1.2. Naturalistic Observation

1.2.1. Psychologist observes subject(s) in a natural setting without interfering.

1.2.2. Great method when the psychologist needs to know how people behave naturally without them being conscious that they are being observed.

1.2.3. The key to naturalistic observation is to not disturb the subject.

1.3. Longitudinal Study

1.3.1. Research is gathered and data is collected about a group of people or an individual over the course of many years at a steady interval. This method is great for seeing how characteristics change over a longer period of time.

1.4. Experimentation

1.4.1. Experimentation allows for control over the variables minimizing the potential for outside influence to the results.

1.5. Case Study

1.5.1. Intensive investigation of one or more participants.

1.5.2. Often, case studies consists of long-term observation along with tests, interviews and/or diaries.

1.5.3. A case study does not in of itself prove or disprove anything - results cannot be generalized to anyone.

1.5.4. Provides a wealth of information that can lead to hypotheses and further research.

1.6. Cross-Sectional Study

1.6.1. Data is collected from groups of different ages in order to determine differences between ages with regards to a particular characteristic, trait, behaviour, etc.

1.7. Correlations

1.7.1. Correlations are when you compare two sets of data or variables and draw relationships between them.

2. Conducting Experiments

2.1. Research Question

2.1.1. The main question that will cover the topic of the research. Ex: "does eating junk food make you less healthy"

2.2. Topic Review

2.2.1. The psychologist will review previous research done by others and read literature on the topic they are going to work on.

2.3. Developing a Hypothesis

2.3.1. The hypothesis of an experiment is an "educated guess" about the outcome - the relationship between two variables. The psychologist will state what he or she expects to find.

2.4. Variables

2.4.1. When developing an experiment, psychologists will use variables - conditions and behaviours that are subject to change. Variables can come in the form of dependant and independent variables, the independent one being the variable that can be altered or changed, and the dependent one will change in relation.

2.5. Data Collection

2.5.1. This is where the research happens and the psychologist collects all the data. Can be done in any of the methods mentioned above, such as surveys, case studies, etc.

2.6. Data Analysis

2.6.1. Once all the data is collected, the psychologist will analyze the data in order to draw conclusions. For the analysis, graphs can be used, reports, etc.

2.7. Conclusion

2.7.1. The psychologist will conclude the experiment with the findings, in relation to the original hypothesis. They may choose to continue research or modify the hypothesis if they continue.

3. Statistics Terminology

3.1. Correlation Coefficient

3.1.1. The correlation coefficient is the measure of the direction and extent of a relationship between two sets of scores.
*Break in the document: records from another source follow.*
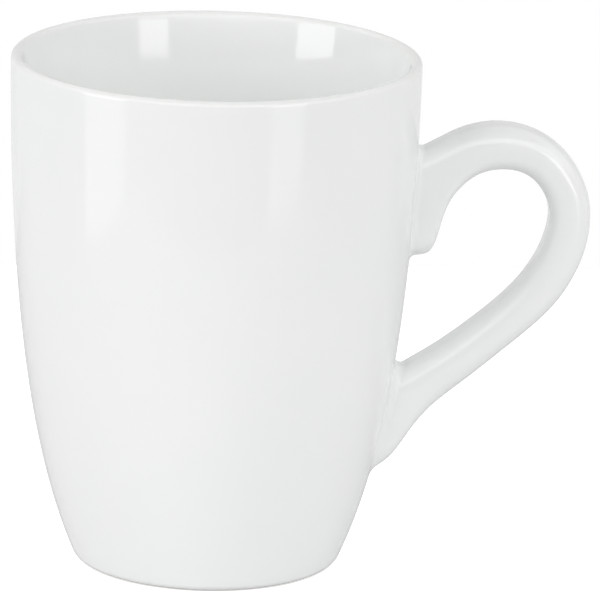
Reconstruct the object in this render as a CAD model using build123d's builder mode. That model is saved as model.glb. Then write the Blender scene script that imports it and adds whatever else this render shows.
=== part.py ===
from build123d import *
import math
import os

# A glazed ceramic mug: a full-bellied cup on a turned foot ring, with a cast ear handle
# that is luted to the wall with clay slip at its upper and its lower end.
# Frame: origin on the cup's axis, in the plane that the foot ring rests on.
# +Z is up and +X points to the handle. Lengths are millimetres, angles are degrees.

# ---- The cup's outside ----
MUG_HEIGHT = 100.0
RIM_RADIUS = 39.55
RIM_LEAN = 0.55
LIP_RADIUS = 1.09
HEEL_CENTRE_RADIUS = 24.0
HEEL_RADIUS = 2.4
HEEL_LEAN = 23.2
OUTSIDE_LOWER_PULL = 25.1
OUTSIDE_UPPER_PULL = 39.6

# ---- The cup's inside ----
FLOOR_HEIGHT = 7.8
FLOOR_CENTRE_RADIUS = 17.1
FLOOR_CORNER_RADIUS = 9.0
FLOOR_CORNER_LEAN = 14.8
INSIDE_LOWER_PULL = 40.7
INSIDE_UPPER_PULL = 23.7
INSIDE_RIM_LEAN = 16.2

# ---- The foot ring and the hollow that it leaves under the floor ----
FOOT_RING_WIDTH = 3.2
FOOT_RING_DRAFT = 1.6
RECESS_HEIGHT = 2.2
RECESS_ROUNDS = [0.5, 1.4]

# ---- The handle ----
HANDLE_WIDTH = 11.5
HANDLE_EDGE_ROUND = 3.0
UPPER_HEEL_ROUND = 3.4

# The handle's outer line, from inside the wall at its upper root, over the thumb rest and
# down the back of the loop, to inside the wall below its lower heel.
HANDLE_OUTER_LINE = [
    (35.0, 80.6),
    (40.2, 82.0),
    (45.4, 84.7),
    (53.1, 87.0),
    (63.3, 84.9),
    (71.0, 77.0),
    (72.9, 68.0),
    (68.3, 54.2),
    (56.2, 42.0),
    (44.3, 32.0),
    (38.6, 25.4),
    (35.2, 20.1),
    (32.0, 17.8),
    (28.0, 16.0),
]
# The handle's inner line, from its upper heel round the finger loop to inside the wall
# at its lower root.
HANDLE_INNER_LINE = [
    (42.2, 60.8),
    (44.4, 69.5),
    (48.2, 75.7),
    (54.8, 78.5),
    (61.3, 76.8),
    (65.0, 70.0),
    (63.1, 61.4),
    (54.9, 51.2),
    (44.7, 43.1),
    (37.6, 38.9),
    (31.0, 35.6),
]
# Where the flat underside of the upper heel ends inside the wall.
UPPER_HEEL_END = (34.0, 60.8)

# ---- The slip that lutes the handle to the wall ----
SLIP_THICKNESS = 0.4
SLIP_FILLET = 1.1
# Each slip joint lies inside a block of this size, centred on its root.
ROOT_BLOCK = (14, 20, 28)
UPPER_ROOT_CENTRE = (40, 0, 72)
LOWER_ROOT_CENTRE = (36, 0, 29)


def leaning(length, lean):
    """A step of this length up a wall that leans outwards by this angle."""
    return Vector(length * math.sin(math.radians(lean)), length * math.cos(math.radians(lean)))


def round_end(centre, radius, lean):
    """Where an arc that starts straight below its centre meets a wall that leans by this angle."""
    return centre + Vector(math.cos(math.radians(lean)), -math.sin(math.radians(lean))) * radius


# The cup's profiles are drawn on the side away from the handle, so their seam stays clear of it.
PROFILE_PLANE = Plane(origin=(0, 0, 0), x_dir=(-1, 0, 0), z_dir=(0, 1, 0))

heel_centre = Vector(HEEL_CENTRE_RADIUS, HEEL_RADIUS)
heel_top = round_end(heel_centre, HEEL_RADIUS, HEEL_LEAN)
floor_corner_centre = Vector(FLOOR_CENTRE_RADIUS, FLOOR_HEIGHT + FLOOR_CORNER_RADIUS)
floor_corner_top = round_end(floor_corner_centre, FLOOR_CORNER_RADIUS, FLOOR_CORNER_LEAN)
rim_outside = Vector(RIM_RADIUS, MUG_HEIGHT - LIP_RADIUS)
rim_centre = rim_outside - Vector(LIP_RADIUS, 0)
# The round of the lip ends where it leans as the inside of the wall does.
rim_inside = rim_centre * 2 - round_end(rim_centre, LIP_RADIUS, INSIDE_RIM_LEAN)


def outside_line(outset=0):
    """The cup's outside, from the foot ring's edge round the heel and up the wall to the rim."""
    step = Vector(outset, 0)
    CenterArc(heel_centre + step, HEEL_RADIUS, 270, 90 - HEEL_LEAN)
    Bezier(
        heel_top + step,
        heel_top + step + leaning(OUTSIDE_LOWER_PULL, HEEL_LEAN),
        rim_outside + step - leaning(OUTSIDE_UPPER_PULL, RIM_LEAN),
        rim_outside + step,
    )


def full_form(outset):
    """The cup's outside as a solid form, with this much added to its radius."""
    with BuildPart(mode=Mode.PRIVATE) as form:
        with BuildSketch(PROFILE_PLANE):
            with BuildLine():
                outside_line(outset)
                Polyline(
                    (RIM_RADIUS + outset, rim_outside.Y),
                    (0, rim_outside.Y),
                    (0, 0),
                    (HEEL_CENTRE_RADIUS + outset, 0),
                )
            make_face()
        revolve(axis=Axis.Z)
    return form.part


# ---- The cup: one cast piece with its floor and its foot ring ----
with BuildPart() as mug_body:
    with BuildSketch(PROFILE_PLANE):
        with BuildLine():
            outside_line()
            CenterArc(rim_centre, LIP_RADIUS, 0, 180 - INSIDE_RIM_LEAN)
            Bezier(
                rim_inside,
                rim_inside - leaning(INSIDE_UPPER_PULL, INSIDE_RIM_LEAN),
                floor_corner_top + leaning(INSIDE_LOWER_PULL, FLOOR_CORNER_LEAN),
                floor_corner_top,
            )
            CenterArc(floor_corner_centre, FLOOR_CORNER_RADIUS, 270, 90 - FLOOR_CORNER_LEAN)
            Polyline(
                (FLOOR_CENTRE_RADIUS, FLOOR_HEIGHT),
                (0, FLOOR_HEIGHT),
                (0, RECESS_HEIGHT),
                (RECESS_ROUNDS[1], RECESS_HEIGHT),
            )
            FilletPolyline(
                (RECESS_ROUNDS[1], RECESS_HEIGHT),
                (HEEL_CENTRE_RADIUS - FOOT_RING_WIDTH - FOOT_RING_DRAFT, RECESS_HEIGHT),
                (HEEL_CENTRE_RADIUS - FOOT_RING_WIDTH, 0),
                (HEEL_CENTRE_RADIUS, 0),
                radius=[RECESS_ROUNDS[1], RECESS_ROUNDS[0]],
            )
        make_face()
    revolve(axis=Axis.Z)

# ---- The handle: its side outline, extruded to its width and rounded along its edges ----
with BuildPart() as handle_blank:
    with BuildSketch(Plane.XZ) as handle_side:
        with BuildLine():
            Spline(HANDLE_OUTER_LINE)
            Line(HANDLE_OUTER_LINE[-1], HANDLE_INNER_LINE[-1])
            Spline(HANDLE_INNER_LINE)
            Polyline(HANDLE_INNER_LINE[0], UPPER_HEEL_END, HANDLE_OUTER_LINE[0])
        make_face()
        heel_corner = handle_side.vertices().sort_by_distance(HANDLE_INNER_LINE[0])[0]
        fillet(heel_corner, UPPER_HEEL_ROUND)
    extrude(amount=HANDLE_WIDTH / 2, both=True)
    fillet(handle_blank.faces().filter_by(Axis.Y).edges(), HANDLE_EDGE_ROUND)

with BuildPart() as handle:
    add(handle_blank.part)
    add(full_form(SLIP_THICKNESS), mode=Mode.SUBTRACT)

# ---- The slip joints: under each root a thin bed of slip, with a wiped fillet round it ----
def slip_joint(root_centre):
    """The slip between the bare wall and the trimmed handle, within a block round one root."""
    with BuildPart() as joint:
        add(full_form(0))
        add(handle_blank.part)
        wall = joint.faces().sort_by(SortBy.AREA)[-1]
        root_line = wall.inner_wires().sort_by_distance(root_centre)[0]
        fillet(root_line.edges(), SLIP_FILLET)
        with Locations(root_centre):
            Box(*ROOT_BLOCK, mode=Mode.INTERSECT)
        add(full_form(0), mode=Mode.SUBTRACT)
        add(handle.part, mode=Mode.SUBTRACT)
    return joint


upper_slip_joint = slip_joint(UPPER_ROOT_CENTRE)
lower_slip_joint = slip_joint(LOWER_ROOT_CENTRE)

mug_body.part.label = "mug_body"
handle.part.label = "handle"
upper_slip_joint.part.label = "upper_slip_joint"
lower_slip_joint.part.label = "lower_slip_joint"

os.makedirs("parts", exist_ok=True)
for piece in (mug_body, handle, upper_slip_joint, lower_slip_joint):
    export_step(piece.part, f"parts/{piece.part.label}.step")
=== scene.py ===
"""A white glazed ceramic mug: a full-bellied cup and an ear handle that is luted on with slip.

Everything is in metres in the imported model's frame: the cup's axis is Z, its foot ring stands
at height 0, and the handle points along +X. Shapes are worked out in millimetres and scaled
once, when a mesh is made.
"""

import math

import bmesh
import bpy
import numpy as np
from mathutils import Matrix, Vector


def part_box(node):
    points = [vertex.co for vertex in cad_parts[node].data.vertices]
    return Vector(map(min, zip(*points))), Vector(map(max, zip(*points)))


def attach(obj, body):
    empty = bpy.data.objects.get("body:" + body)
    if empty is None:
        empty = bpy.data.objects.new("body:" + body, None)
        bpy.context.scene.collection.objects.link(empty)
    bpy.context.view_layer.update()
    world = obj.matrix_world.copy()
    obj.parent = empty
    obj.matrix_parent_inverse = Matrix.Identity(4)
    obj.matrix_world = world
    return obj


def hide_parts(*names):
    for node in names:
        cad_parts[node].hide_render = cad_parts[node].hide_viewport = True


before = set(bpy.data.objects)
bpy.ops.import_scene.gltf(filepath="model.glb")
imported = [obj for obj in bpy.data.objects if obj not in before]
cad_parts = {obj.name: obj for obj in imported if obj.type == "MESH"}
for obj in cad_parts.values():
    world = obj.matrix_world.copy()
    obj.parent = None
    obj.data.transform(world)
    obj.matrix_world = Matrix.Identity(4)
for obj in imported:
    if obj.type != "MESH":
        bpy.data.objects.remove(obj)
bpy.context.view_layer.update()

MM = 0.001


# ---- Node trees ----
class Wire:
    """A node's output. Sums and products written with wires add Math nodes to its tree."""

    def __init__(self, tree, socket):
        self.tree = tree
        self.socket = socket

    def math(self, operation, first, second):
        """Adds a Math node on two values or wires."""
        return self.tree.node("ShaderNodeMath", {"operation": operation}, {0: first, 1: second})

    def __add__(self, other):
        return self.math("ADD", self, other)

    __radd__ = __add__

    def __sub__(self, other):
        return self.math("SUBTRACT", self, other)

    def __rsub__(self, other):
        return self.math("SUBTRACT", other, self)

    def __mul__(self, other):
        return self.math("MULTIPLY", self, other)

    __rmul__ = __mul__

    def __truediv__(self, other):
        return self.math("DIVIDE", self, other)

    def __rtruediv__(self, other):
        return self.math("DIVIDE", other, self)


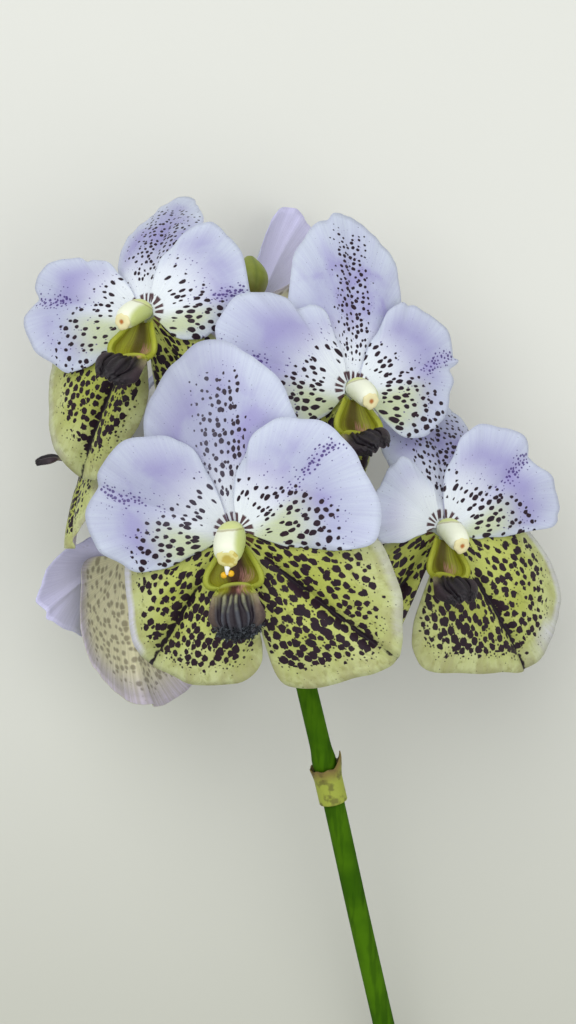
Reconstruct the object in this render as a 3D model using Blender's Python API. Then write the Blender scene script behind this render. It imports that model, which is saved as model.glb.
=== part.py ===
"""Cut spray of a spotted blue vanda orchid, lying on its back.

The spray is one green stem with seven open blooms and a closed bud. It lies
on a flat surface with the blooms' faces up. +Y runs along the stem from its
cut end to the bud, and +Z is up. All sizes below are in millimetres, and the
meshes are made in metres.
"""
import math

import bpy
import numpy as np

MM = 0.001
CLEAR = 0.35              # free space between neighbouring pieces
BLADE = 0.85              # thickness of a petal or sepal

# The stem: its axis from the cut end to the tip, and its radius there
STEM_ROUTE = (
    (45.1, -228.2, 3.6), (25.2, -141.5, 28.0), (15.0, -95.2, 41.2),
    (6.1, -57.2, 51.0), (-3.9, -15.4, 56.0), (-10.3, 19.9, 56.5),
    (-11.9, 45.8, 54.0), (-12.2, 66.0, 50.0))
STEM_RADII = (3.6, 3.55, 3.5, 3.35, 3.0, 2.6, 2.2, 1.7)
STEM_RINGS = 26
STEM_SIDES = 10
STEM_SAMPLES = 240        # steps in which its route is measured
NODE_AT = 0.337           # place of the swollen node, as a share of the stem
NODE_SWELL = 0.16
NODE_SPAN = 0.012

# The sheath bract round the stem below its node
SHEATH_AT = NODE_AT - 0.028
SHEATH_LENGTH = 12.5
SHEATH_WALL = 0.8
SHEATH_SWEEP = 300.0      # degrees round the stem, the rest is its slit
SHEATH_POINT = 4.0
SHEATH_POINT_AT = 0.22    # where its point is, as a share of its sweep
SHEATH_POINT_SPAN = 0.1
SHEATH_FLARE = 0.5        # its upper edge stands off by this much over 4 mm
SHEATH_FLARE_FROM, SHEATH_FLARE_OVER = 2.0, 4.0
SHEATH_GRID = (4, 13)

# The bud at the tip
BUD_LENGTH = 17.0
BUD_RADIUS = 6.0
BUD_TIP = 0.12            # its ends are this share of its radius at least
BUD_SPAN = (0.12, 0.95)   # the part of a half wave that its outline follows,
BUD_FULL = 1.25           # and how far its widest place is towards its tip
BUD_RINGS = 9
BUD_SIDES = 10

# The middle of a bloom, along its own axis: receptacle, sepals, petals, column
RECEPTACLE_TOP = -2.45
SEPAL_LEVEL = -1.5
PETAL_LEVEL = -0.4
COLUMN_FOOT = 0.35
CLAW_START = 2.6          # where a petal's claw begins, from the bloom's axis
CLAW_END = 3.2
CLAW_RISE = 6.0           # a petal or sepal is flat up to about here
OUTLINE_END = 2.76        # the outline runs this far round, in radians
HELD = 5                  # how sharply a lateral sepal is held at the midline
CLAW_CROWD = 1.25         # the steps along a petal crowd towards its claw
TIP_CROWD = 1.3           # and those round its outline towards its tip
MIDRIB_STEPS = 60
NOTCH_SPAN = 0.17         # half spans of the notch and the lobe at the tip, and
LOBE_SPAN = 0.36          # the span in which the ruffle fades out at the claw,
RUFFLE_FADES = 0.9        # all in radians round the outline
RUFFLES = ((5, 1.0, 1), (11, 0.6, 2))  # waves round it, their share and phase
VEIN_LEAVES = 0.45        # where a vein bends aside, as a share of its reach,
VEIN_SPREADS = (0.12, 0.33)  # and how far aside the inner and outer veins are
NARROWEST = 0.4           # least half width beside the midline, and the widest
WIDEST_APART = 1.3        # angle, in radians, from which it is worked out
CLAW_HELD = 0.8           # share of that width that the claw may take
SWELL_FROM = 3.0          # the halves swell from here over this share of the
SWELL_OVER = 0.45         # length, with their height towards the midrib
SWELL_POWER = 0.8
DROOP_FROM, DROOP_OVER, DROOP_POWER = 4.0, 14.0, 5
WAVE_FROM, WAVE_OVER, WAVE_POWER = 8.0, 16.0, 3
FRONT_GRID = (5, 15)      # steps along and round a petal of a front bloom
REAR_GRID = (4, 9)

# Column, lip and pedicel, in a bloom's own frame (+Z faces out, +Y is dorsal)
COLUMN_ROUTE = ((0, 0, COLUMN_FOOT), (0, 0, 1.7), (0, -0.5, 3.6),
                (0, -1.8, 6.0), (0, -3.6, 8.5), (0, -5.4, 10.4), (0, -6.4, 11.4))
COLUMN_RADII = (3.6, 3.9, 4.5, 4.8, 4.7, 4.1, 2.6)
COLUMN_SIDES = 8
COLUMN_RINGS = 7
LIP_WALL = 0.8
LIP_STARTS = 0.6          # free space between the column and the lip's start
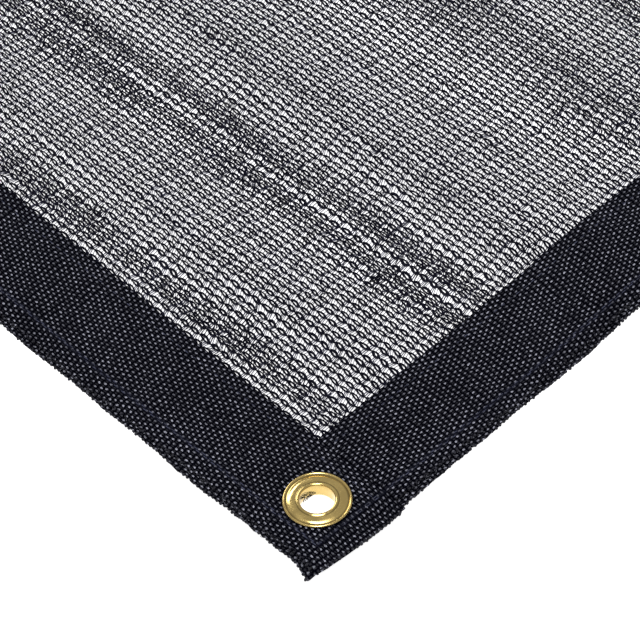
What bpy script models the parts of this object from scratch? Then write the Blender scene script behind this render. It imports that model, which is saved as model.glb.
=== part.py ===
"""Knitted shade cloth: a square net panel held between woven edge tapes, with a brass eyelet
in each corner. It lies loosely on a floor, with its front left corner curled up a little.

Metres, +Z up. The origin is on the floor under the middle of the panel. Places on the panel
are given as across, from the left edge (-X), and along, from the front edge (-Y).
"""

import math

import bmesh
import bpy
from mathutils import Matrix, Vector

# The panel and its three layers
SIDE = 0.400
NET_THICK = 0.0010
TAPE_THICK = 0.0010
LAYER_GAP = 0.0003

# The edge tapes: the left and right ones run through the corners, the others stop at them
TAPE_WIDTH = 0.050
TAPE_PEEK = 0.002  # how far an under tape shows outside its top tape
END_STEP = 0.0025  # how far the through tapes reach past the front and back ones
END_SLANT = 0.036  # across, where a through tape's end reaches its full length
CORNER_TRIM = 0.004

# The net between the tapes
NET_INSET = 0.008
NET_CORNER = 0.072  # across plus along, where the net's hidden corner is cut off
NET_DROP = 0.016  # how soon the net comes down to the floor beside the tapes

# The eyelets: a flanged one through all layers, closed over a washer beneath
EYELET_INSET = 0.028
EYELET_RADIUS = 0.01475
THROAT_RADIUS = 0.0075
BARREL_WALL = 0.0006
TAPE_HOLE_RADIUS = 0.0087
FLANGE_THICK = 0.0006
LIP_RADIUS = 0.0097
LIP_THICK = 0.0008
WASHER_RADIUS = 0.0132
WASHER_THICK = 0.0008
TURN_STEPS = 28

# The front left corner's curl, and the other corners' rise over their eyelets
CURL_HEIGHT = 0.0068
CURL_REACH = 0.115
CURL_POWER = 1.5
REST_FLAT = 0.060
REST_REACH = 0.105

# Places where an edge stands off the floor
EDGE_HUMPS = (
    # edge, middle of the hump, half its length, height
    ("front", 0.215, 0.045, 0.0021),
    ("left", 0.265, 0.038, 0.0013),
    ("right", 0.160, 0.045, 0.0016),
    ("back", 0.240, 0.045, 0.0015),
)
HUMP_FADE = 0.110  # distance from the edge at which a hump has died out

# Soft ridges of the net, running from front to back
RIDGES = (
    # across at the front, across at the back, half width, height
    (0.101, 0.090, 0.036, 0.0030),
    (0.202, 0.180, 0.050, 0.0036),
    (0.304, 0.290, 0.044, 0.0029),
)
RIDGE_WANE = 0.3  # share of a ridge's height that comes and goes along it
RIDGE_WAVE = 0.290

# The slow in and out of the tapes' outer edges
WANDER = 0.0006
WANDER_LONG = 0.117
WANDER_SHORT = 0.053

# Grid steps
TAPE_STEPS_LONG = 40
TAPE_STEPS_WIDE = 3
NET_STEPS_ACROSS = 27
NET_STEPS_ALONG = 16

HALF = SIDE / 2
NET_MIDDLE = TAPE_THICK + LAYER_GAP + NET_THICK / 2
STACK = 2 * (TAPE_THICK + LAYER_GAP) + NET_THICK
LAYER_MIDDLE = {"under": TAPE_THICK / 2, "top": STACK - TAPE_THICK / 2}
LIP_DEPTH = LAYER_GAP + WASHER_THICK + LAYER_GAP + LIP_THICK
TOP_INNER = TAPE_PEEK + TAPE_WIDTH


def clear_scene():
    for obj in list(bpy.data.objects):
        bpy.data.objects.remove(obj)


def new_collection(name):
    collection = bpy.data.collections.new(name)
    bpy.context.scene.collection.children.link(collection)
    return collection


def move_to(obj, collection):
    for holder in list(obj.users_collection):
        holder.objects.unlink(obj)
    collection.objects.link(obj)


def new_material(name, color, roughness, metallic=0.0):
    material = bpy.data.materials.new(name)
    material.use_nodes = True
    shader = material.node_tree.nodes["Principled BSDF"]
    shader.inputs["Base Color"].default_value = (*color, 1.0)
    shader.inputs["Roughness"].default_value = roughness
    shader.inputs["Metallic"].default_value = metallic
    material.diffuse_color = (*color, 1.0)
    return material


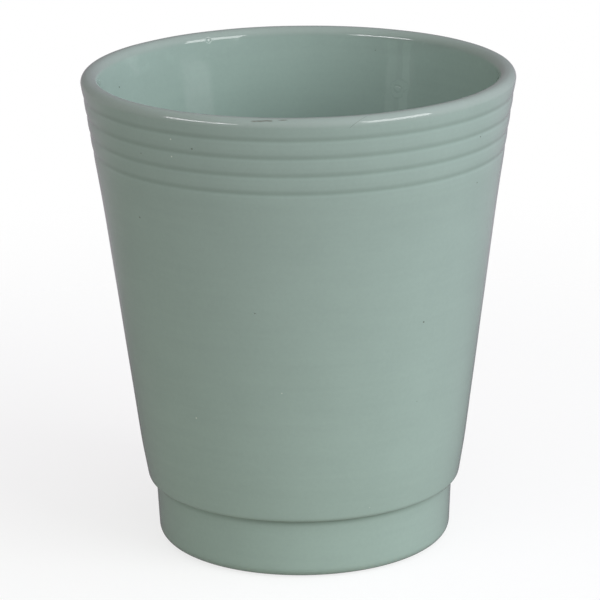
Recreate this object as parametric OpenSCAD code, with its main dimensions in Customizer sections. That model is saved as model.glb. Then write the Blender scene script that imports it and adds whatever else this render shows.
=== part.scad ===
// A brush holder pot: a tapered earthenware pot with four turned grooves under
// its lip and a foot that is set in a little from the body. The clay is glazed
// inside and out, except for the ring that it stands on.
// Millimetres, +Z up. The origin is on the pot's axis, on the surface that it
// stands on. Every section is turned about the axis, and all outside sizes are
// taken over the glaze.

/* [Rim] */
// Outside diameter of the rim, at its widest
rim_d = 130; // [110:1:160]
// Height of the pot, from the surface it stands on to the top of the lip
pot_h = 145.4; // [125:0.1:175]
// Radius of the lip's outer edge
lip_outer_r = 2.2; // [1:0.1:2.6]
// Radius of the lip's inner edge
lip_inner_r = 2.7; // [0.6:0.1:2.8]

/* [Wall] */
// Thickness of the wall, with its glaze
wall_w = 5.2; // [4:0.1:7]
// Lean of the wall from the foot up to the bend, in degrees
wall_lean = 7.26; // [4:0.01:10]
// Lean of the wall from the bend up to the rim, in degrees
rim_lean = 8.62; // [7:0.01:11]
// Lean of the wall where it draws in over the foot, in degrees
tuck_lean = 9.5; // [7.3:0.1:12]
// Height above the foot at which the wall starts to draw in
tuck_rise = 13; // [8:0.5:20]
// Radius that eases the start of the drawing in
tuck_r = 160; // [50:10:250]
// Distance from the root of the lowest groove down to the bend
bend_drop = 17.2; // [14:0.1:30]
// Radius that eases the bend
bend_r = 900; // [300:50:1000]

/* [Grooves] */
// Number of grooves under the lip
groove_count = 4; // [1:1:6]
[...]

3.2. Frequency Distribution

3.2.1. Frequency distribution is essentially a breakdown of how results fall into different categories or ranges.

3.3. Central Tendency

3.3.1. Central Tendency is the middle of a data set or where the vast majority of results tend to fall. This tells us the mean, the mode, and the median which together help give a good image of the data.

3.4. Normal Distribution

3.4.1. Statistical term often referred to bell curves - tracks rare occurrences on high and low ends of curve.

3.5. Median

3.5.1. The median is a measure of central tendency that is the midpoint in an array of numbers

3.6. Mode

3.6.1. The mode is a measure of central tendency that is the most common number in an array.

3.7. Mean

3.7.1. The mean is also known as the average in an array of numbers. Also a measure of central tendency.

4. About Experimental Psychology

4.1. Experimental psychology looks at relationships between human behaviour and the mind.

4.2. Centered around fact-based, scientific research and experimentation.

4.3. Experimental psychology rose from the work of many people, but in particular, Wilhelm Wundt.

4.4. Topics (some examples, but not limited to)

4.4.1. Sensation & Perception

4.4.2. Memory

4.4.3. Learning

4.4.4. Motivation

4.4.5. Emotion

4.4.6. Developmental Processes

5. Ethical Considerations

5.1. Psychologists plan to minimize misleading results. Any ethical issues are resolved before the experiment starts. Welfare and confidentiality of participants are to be protected.

5.2. Psychologists are responsible for the dignity and welfare of all participants. Psychologists are responsible for all their research and any research done by others under their supervision.

5.3. Psychologists obey all laws and regulations as well as professional standards governing their research.

5.4. Apart from anonymous surveys and naturalistic observations, psychologists must reach an agreement regarding the rights and responsibilities of all parties involved in the experiment/research.

5.5. If consent is required for any research, psychologists must obtain informed, signed consent from all participants before starting any research.

5.6. Deception is only to be used when no better alternative is available. Under no circumstances should deception be used for a negative aspect that may influence one's willingness to participate in research or an experiment.

6. Conclusion

6.1. In conclusion, Experimental Psychology covers a wide range of phenomenons and can help explain many aspects of our behaviour, the behaviour of others, and offers a basis for continued research and experimentation as humans develop and change. Many principles of experimental psychology can be applied to our lives - at home, at school, in the workplace, etc. and help us understand behaviour to a greater extent.